Field Marshal Douglas Haig, 1st Earl Haig, KT, GCB, OM, GCVO, KCIE, ADC (19 June 1861–29 January 1928) was a senior officer of the British Army. During the First World War he commanded the British Expeditionary Force (BEF) on the Western Front from late 1915 until the end of the war. He was commander during the Battle of the Somme, the battle with one of the highest casualties in British military history, the Third Battle of Ypres, and the Hundred Days Offensive, which led to the armistice of 11 November 1918.

Although he had gained a reputation during the immediate post-war years, with his funeral becoming a day of national mourning, Haig has since the 1960s become an object of criticism for his leadership during the First World War.
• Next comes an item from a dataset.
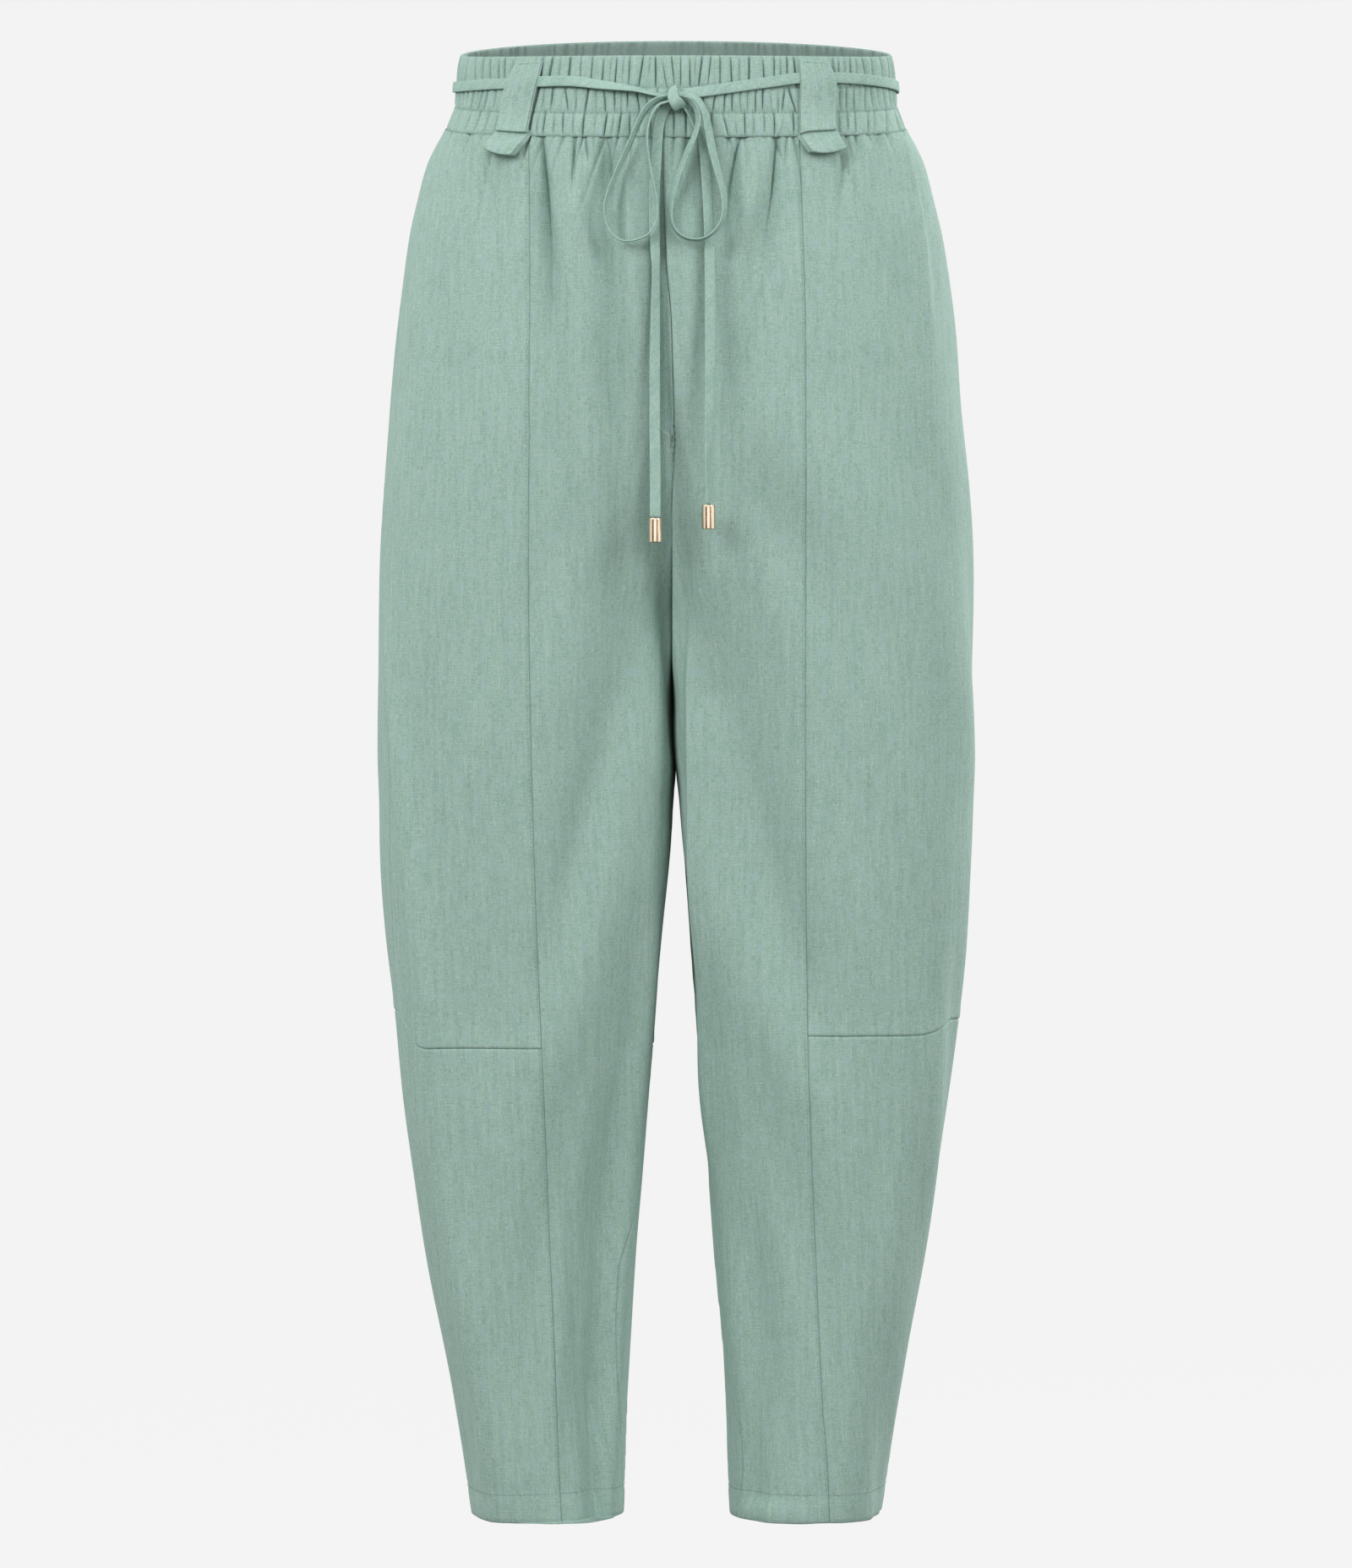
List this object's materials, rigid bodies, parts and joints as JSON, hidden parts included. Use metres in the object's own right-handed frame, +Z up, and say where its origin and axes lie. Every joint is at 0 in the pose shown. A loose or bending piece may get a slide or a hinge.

Biographer J. P. Harris writes that “it seems impossible to make a case for Haig as one of history’s great generals … (or for) most of the war even a good one … the British Army could have achieved equally good, or better, results … at a somewhat lower cost … (and) after years predicting the imminent collapse of German military morale, when … it was finally happening he failed to recognise it ….”. Military History magazine in 2007 called him, “World War I’s Worst General.” Called “Butcher Haig” for the two million British casualties under his command, he became the model of class-based incompetent commanders unable to grasp modern tactics and technology.The Canadian War Museum comments, “His epic but costly offensives at the Somme (1916) and Passchendaele (1917) have become nearly synonymous with the carnage and futility of First World War battles.”

Since the 1980s some historians have argued that the public hatred in which Haig’s name had come to be held, failed to recognise the adoption of new tactics and technologies by forces under his command, the important role played by British forces in the Allied victory of 1918 and that high casualties were a consequence of the tactical and strategic realities of the time.